SP: What’s next for you guys?
JL: A night drive for me, two radio things that aren't... oh, you mean the bigger picture.
MB: We're going to finish up our national tour about the middle of May. Our summers have been the same general deal the last few where we play a lot of small town festivals throughout the Midwest. We'll make a trip out to Colorado and we do Washington D.C. every summer. And we'll hit anything that we didn't hit on the tour that we should have, like Atlanta, [which] has slipped through the cracks. So we'll need to do a little Southeast swing and that might come in the summer or the fall. But [as for] anything that happens in radio, if there's a market that starts banging at radio then we'll go out there. Maybe that's not hip. What's a slang term for doing well? Banging! So if radio starts banging anywhere, then we'll go bang down the door and bang-dang-di-di-di-dang-dang-deh.

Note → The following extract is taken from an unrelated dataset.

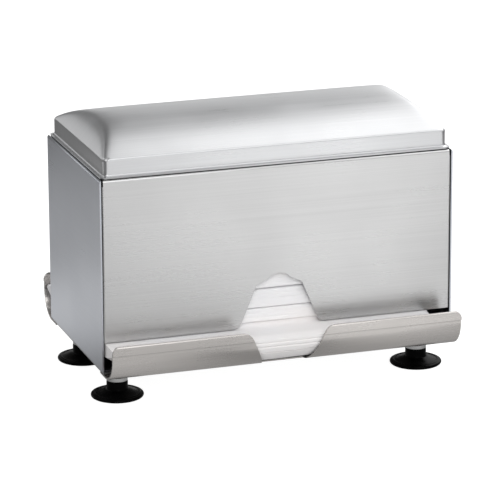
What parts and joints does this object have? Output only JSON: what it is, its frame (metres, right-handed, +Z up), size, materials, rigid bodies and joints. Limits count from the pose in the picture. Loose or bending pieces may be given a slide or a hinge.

SP: Are The Nadas involved in any side projects or anything of the sort?
JW: I don’t think we've mentioned our record label, Authentic Records, which I always try to mention because it's a place that people can go find not only our music but a whole bunch of bands that we like that we helped put out records for. We recorded this record at the Sonic Factory, which is Jon and Tony's (former member) studio, and they stream all [of] their sessions. We just started representing World Bicycle Relief. We drive this big bus around, which is a lot of real estate. We want to help support a cause and a message, which we are doing now with this organization that builds and donates bicycles for people in need in third world countries … people who are doctors or teachers or students, or people who need health care that live too far from the place they work or the place they need to get to. Bicycles help them get there faster and more efficiently.
MB: I recently found out that the majority of the bikes they give to people are to school-aged women. [They] get the bike and can continue their education, or they don't get the bike and they have to go into the work force as young as 13 or 14. It’s $130 and you change someone’s entire life. We're going to try to get as many bikes in the next couple years as we can.